Visually impaired swimmer Donovan Tildesley of Vancouver also competed at four Paralympic Games, between 2000 and 2012. He collected two silver and three bronze medals and still holds the world record in the S11 1500m freestyle set in 2008 at a meet in his hometown.
And in 2008, he was Canada’s flag bearer in the Opening Ceremony. He remembers the day he was told in Beijing he would hoist the flag. Adored by his teammates for his sociability and humour, he was surprised by the announcement.
‘’It was emotional, I was choked up,’’ said the now 36-year-old insurance salesman. ‘’I had to make a joke to stop me from crying.

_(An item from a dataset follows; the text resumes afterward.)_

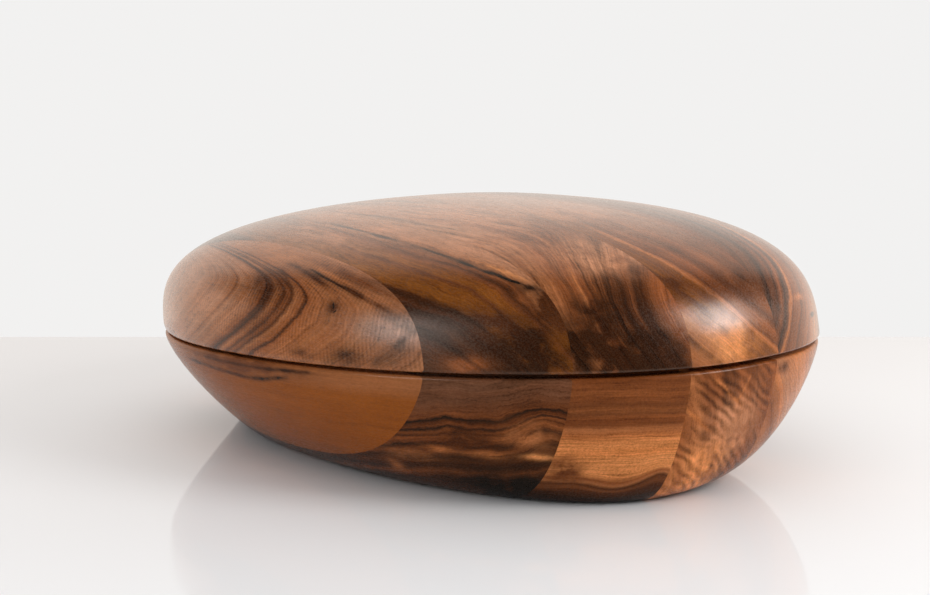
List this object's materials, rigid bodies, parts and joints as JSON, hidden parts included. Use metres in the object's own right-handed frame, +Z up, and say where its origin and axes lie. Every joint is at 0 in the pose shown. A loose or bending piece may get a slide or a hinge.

I never won any gold medals at the Paralympics so having a chance to carry the flag was as good if not better than a gold medal.’’
In the Opening Ceremony he wanted to send a message.
“I really wanted to walk into the stadium as a blind person,’’ he said. ‘’I wanted them to see me with a white cane which I had in my right hand, and a very heavy flag in my left hip. My dad [also his coach] had his hand on my shoulder to steer me in the right direction.”
It’s clear that leading their teammates into the Opening Ceremony is a crowning achievement in an athlete’s career – and finding out who the flag bearer will be remains one of the most anticipated moments of a major Games.
The Rewind Feature Series is a set of complementary feature stories about some of the athletes featured in the Paralympic Super Series Rewind, a 10-episode digital series showcasing Canadian moments from the Sydney 2000, Athens 2004, and Beijing 2008 Paralympic Games. For more information of the Paralympic Super Series Rewind, visit: Paralympic.ca/paralympic-super-series.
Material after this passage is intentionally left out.